>> start

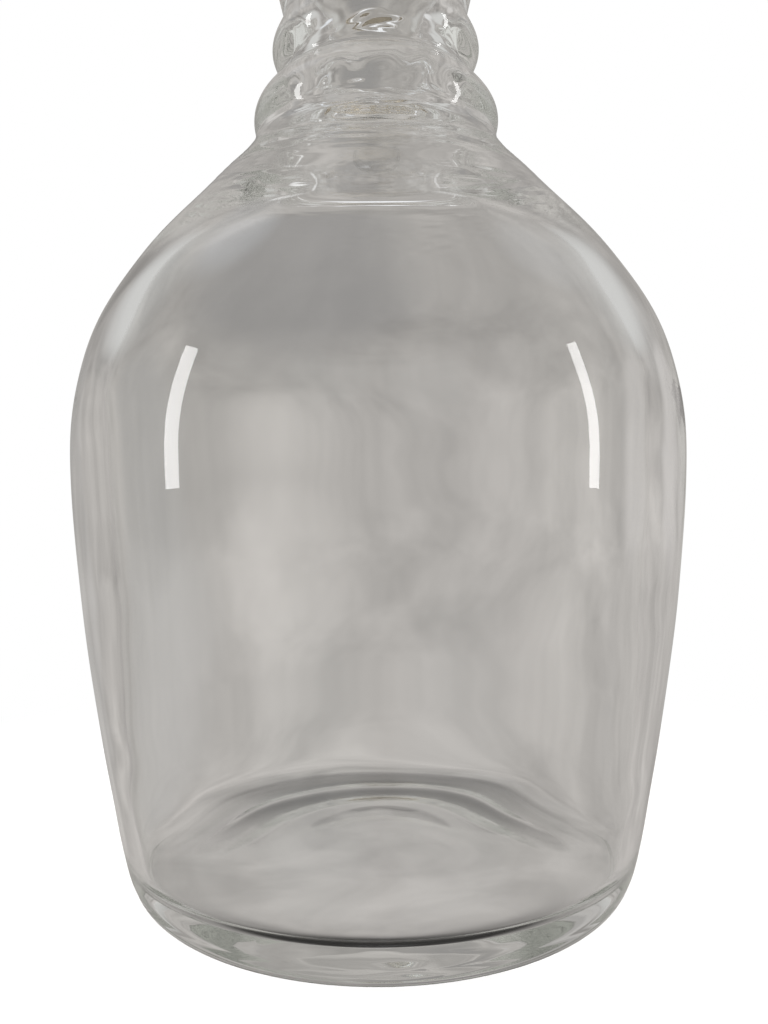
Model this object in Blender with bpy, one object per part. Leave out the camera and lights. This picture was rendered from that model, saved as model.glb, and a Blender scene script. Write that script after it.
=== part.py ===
"""Glass carboy with a drilled rubber bung and a three-piece airlock.

One-gallon class, blown in one piece: a thick-walled body that widens
upwards from a heavy base to a full belly, a conical shoulder and a neck of
stacked rings.  The closure lifts off in order: cap, float, airlock, bung.

Metres, +Z up, origin at the centre of the resting plane, all pieces turned
about the Z axis.
"""

import math

import bmesh
import bpy

MM = 0.001

# ------------------------------------------------------------ glass, outside
BODY_RADIUS = 95.0 * MM          # belly, widest point
BELLY_Z = 135.3 * MM
HEEL_RADIUS = 10.5 * MM          # rounding between wall and underside
HEEL_CENTRE_R = 69.9 * MM        # also the outer edge of the bearing ring
HEEL_LEAN = 7.7                  # degrees the wall flares out above the heel
BEARING_WIDTH = 6.9 * MM         # flat ring that the vessel stands on
PUNT_RISE = 3.4 * MM             # hollow under the base

# Stations up the outside: radius, height, degrees the wall leans inwards.
WALL_FOOT = (83.15 * MM, 24.0 * MM, -7.7)
WALL_LOW = (87.3 * MM, 50.0 * MM, -7.8)
WALL_HIGH = (92.6 * MM, 92.4 * MM, -4.8)
BELLY = (BODY_RADIUS, BELLY_Z, 0.0)
SHOULDER_LOW = (90.5 * MM, 163.9 * MM, 16.0)
SHOULDER_MID = (74.9 * MM, 192.2 * MM, 35.3)
SHOULDER_HIGH = (51.5 * MM, 218.4 * MM, 39.8)
CREASE = (38.3 * MM, 236.6 * MM, 0.0)

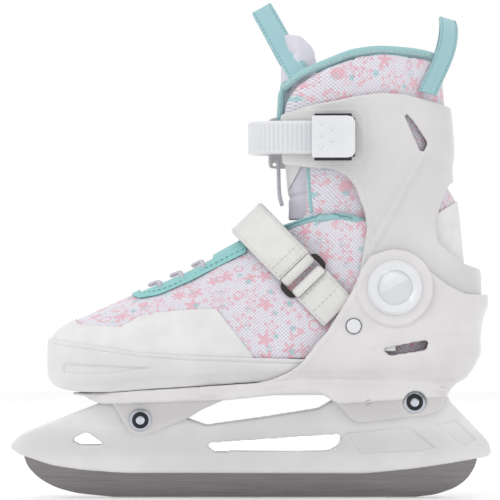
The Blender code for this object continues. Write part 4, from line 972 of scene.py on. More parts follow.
def turned(centre, profile, sides=72):
    """A solid turned about an axis along Y: profile is (radius, y) pairs from the axis round to the axis."""
    rings = []
    for radius, y in profile:
        angles = [2 * math.pi * i / sides for i in range(sides)]
        rings.append(
            [
                (
                    centre[0] + max(radius, 0.01) * math.cos(a), y,
                    centre[1] + max(radius, 0.01) * math.sin(a)
                ) for a in angles
            ]
        )
    return loft(rings)


def band(path, across, outs, width, thickness, columns=10, height=None, edge=0.45):
    """A strap with rounded edges: across and outs are unit vectors at each point, and height(s, t) lifts its outer face."""
    path = [Vector(point) for point in path]
    rings, length = [], 0.0
    for i, point in enumerate(path):
        length += (point - path[i - 1]).length if i else 0.0
        wide = Vector(across[i] if isinstance(across, list) else across)
        out = Vector(outs[i])
        top, bottom = [], []
        for k in range(columns + 1):
            t = -1 + 2 * k / columns
            rim = max(0.0, 1 - ((1 - abs(t)) * width / 2 / edge)) if edge else 0.0
            drop = thickness / 2 * (1 - math.sqrt(max(0.0, 1 - rim * rim)))
            lift = height(length, t) if height else 0.0
            top.append(point + wide * (t * width / 2) + out * (thickness / 2 - drop + lift))
            bottom.append(point + wide * (t * width / 2) - out * (thickness / 2 - drop))
        rings.append(top + bottom[::-1])
    return loft(rings)


def tree_of(mesh):
    points, _ = points_of(mesh)
    mesh.calc_loop_triangles()
    return BVHTree.FromPolygons([Vector(p) for p in points], [tuple(t.vertices) for t in mesh.loop_triangles])


def laid(tree, corners, where=-1, steps=60, lift=0.0):
    """Points (and normals) on the surface seen from the side, along a line of (x, z) corners."""
    found = []
    for x, z in along_points([side(*corner) for corner in corners], steps):
        hit, normal, _, _ = tree.ray_cast(Vector((x, where * 150, z)), Vector((0, -where, 0)))
        if hit is not None:
            normal = normal if normal.y * where > 0 else -normal
            found.append((hit + normal * lift, normal))
    return found


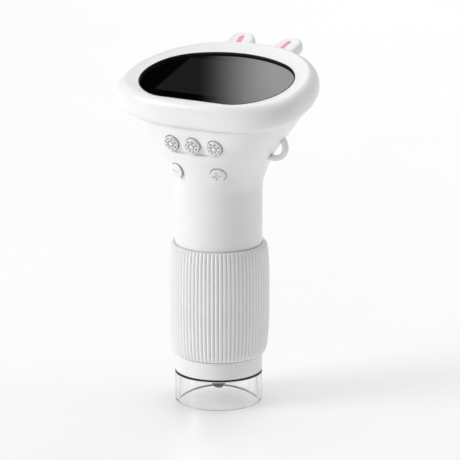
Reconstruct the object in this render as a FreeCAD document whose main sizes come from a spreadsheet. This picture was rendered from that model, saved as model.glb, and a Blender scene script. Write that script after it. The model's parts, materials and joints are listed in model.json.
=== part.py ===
"""Handheld digital microscope with a tilted display head, a ribbed focus sleeve and a clear nose cup.

Millimetres, +Z up. The optical axis is the Z axis and the origin is the centre of the cup's rim, where
the microscope stands. The display faces up and towards -Y, and the keys are on the -Y side.
"""
import FreeCAD, Part

import math
import os

import Sketcher
from FreeCAD import Placement, Rotation, Vector

X_AXIS = Vector(1, 0, 0)
Y_AXIS = Vector(0, 1, 0)
Z_AXIS = Vector(0, 0, 1)

DRIVING_SIZES = {
    # grip, from the bottom up
    "grip_radius": 17.4,
    "tube_radius": 16.6,
    "tube_bore": 15.0,
    "running_gap": 0.05,
    "cup_rim": 12.0,
    "cup_wall": 1.8,
    "cup_edge": 1.0,
    "spigot_radius": 15.95,
    "spigot_wall": 1.2,
    "spigot_top": 16.5,
    "collar_bottom": 12.85,
    "collar_top": 19.9,
    "tube_bottom": 16.8,
    "neck_shoulder": 64.3,
    "neck_top": 84.0,
    # focus sleeve
    "sleeve_bottom": 20.1,
    "sleeve_top": 65.4,
    "sleeve_foot_radius": 18.6,
    "sleeve_low_radius": 19.6,
    "sleeve_crown_radius": 20.3,
    "sleeve_rim_radius": 18.95,
    "sleeve_mouth_radius": 17.6,
    "sleeve_seat": 64.15,
    "groove_radius": 17.95,
    "groove_width": 2.9,
    "groove_lead": 15.0,
    "groove_turn": 134.0,
    # moving lens carriage
    "pin_height": 35.0,
    "pin_radius": 1.2,
    "pin_reach": 17.75,
    "slot_width": 2.7,
    "slot_height": 8.1,
    "carriage_bottom": 27.0,
    "carriage_top": 43.0,
    "carriage_floor": 2.5,
    "carriage_wall": 2.2,
    "snout_tip": 6.9,
    "snout_tip_radius": 2.3,
    "snout_radius": 3.7,
    "snout_shoulder": 10.9,
    "barrel_bore": 2.0,
    "barrel_top": 31.0,
    "barrel_flange_radius": 6.0,
    "sensor_size": 6.4,
    "camera_board_height": 39.5,
    "camera_board_radius": 12.6,
    # light plate and lamps
    "plate_radius": 14.6,
    "plate_hole": 4.1,
    "plate_thickness": 1.0,
    "lamp_circle": 9.0,
    "lamp_hole": 1.3,
    "lamp_board_radius": 13.2,
    "lamp_board_height": 15.0,
    # head
    "head_tilt": 12.6,
    "display_height": 131.5,
    "wall": 2.2,
    "seam_drop": 10.0,
    "rim_rise": 1.2,
    "seam_half_width": 36.1,
    "seam_front": 25.1,
    "seam_back": 30.4,
    "outline_centre": -2.4,
    "roll_side": 4.3,
    "roll_front": 3.0,
    "roll_back": 4.9,
    "window_half_width": 31.8,
    "window_front": 22.0,
    "window_back": 22.1,
    "window_overlap": 1.5,
    "glass_thickness": 1.2,
    "display_width": 46.0,
    "display_length": 36.0,
    "display_thickness": 2.2,
    "carrier_half_width": 35.6,
    "carrier_front": 24.3,
    "carrier_back": 28.0,
    "carrier_thickness": 1.2,
    "board_width": 57.0,
    "board_length": 37.0,
    "board_thickness": 1.2,
    "board_drop": 7.4,
    # keys
    "key_tilt": 18.0,
    "key_radius": 3.1,
    "key_hole_radius": 3.25,
    "key_flange_radius": 4.1,
    "key_flange": 0.8,
    "key_rise": 0.7,
    "key_travel": 0.6,
    "key_board_depth": 21.6,
    "switch_side": 4.5,
    "switch_body": 1.6,
    "plunger_radius": 1.1,
    "plunger_height": 1.0,
    "panel_width": 27.8,
    "panel_length": 8.4,
    "panel_depth": 0.5,
    # ears and loop
    "ear_width": 11.0,
    "ear_length": 15.0,
    "ear_thickness": 5.0,
    "ear_splay": 9.5,
    "ear_pitch": 18.5,
    "inlay_width": 2.8,
    "inlay_length": 6.6,
    "inlay_reach": 8.3,
    "inlay_depth": 0.6,
    "loop_radius": 4.95,
    "loop_hole_width": 4.6,
    "loop_hole_height": 5.2,
    "loop_thickness": 2.6,
    # power
    "cell_width": 20.0,
    "cell_depth": 7.0,
    "cell_length": 33.0,
    "cell_bottom": 50.0,
}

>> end

» **Exercise requirements**: Write out exactly the lines from the one with "Reconstruct the object" through the one with "Z_AXIS = Vector(0, 0, 1)", including both, and no others.

» **Expected answer**:
Reconstruct the object in this render as a FreeCAD document whose main sizes come from a spreadsheet. This picture was rendered from that model, saved as model.glb, and a Blender scene script. Write that script after it. The model's parts, materials and joints are listed in model.json.
=== part.py ===
"""Handheld digital microscope with a tilted display head, a ribbed focus sleeve and a clear nose cup.

Millimetres, +Z up. The optical axis is the Z axis and the origin is the centre of the cup's rim, where
the microscope stands. The display faces up and towards -Y, and the keys are on the -Y side.
"""
import FreeCAD, Part

import math
import os

import Sketcher
from FreeCAD import Placement, Rotation, Vector

X_AXIS = Vector(1, 0, 0)
Y_AXIS = Vector(0, 1, 0)
Z_AXIS = Vector(0, 0, 1)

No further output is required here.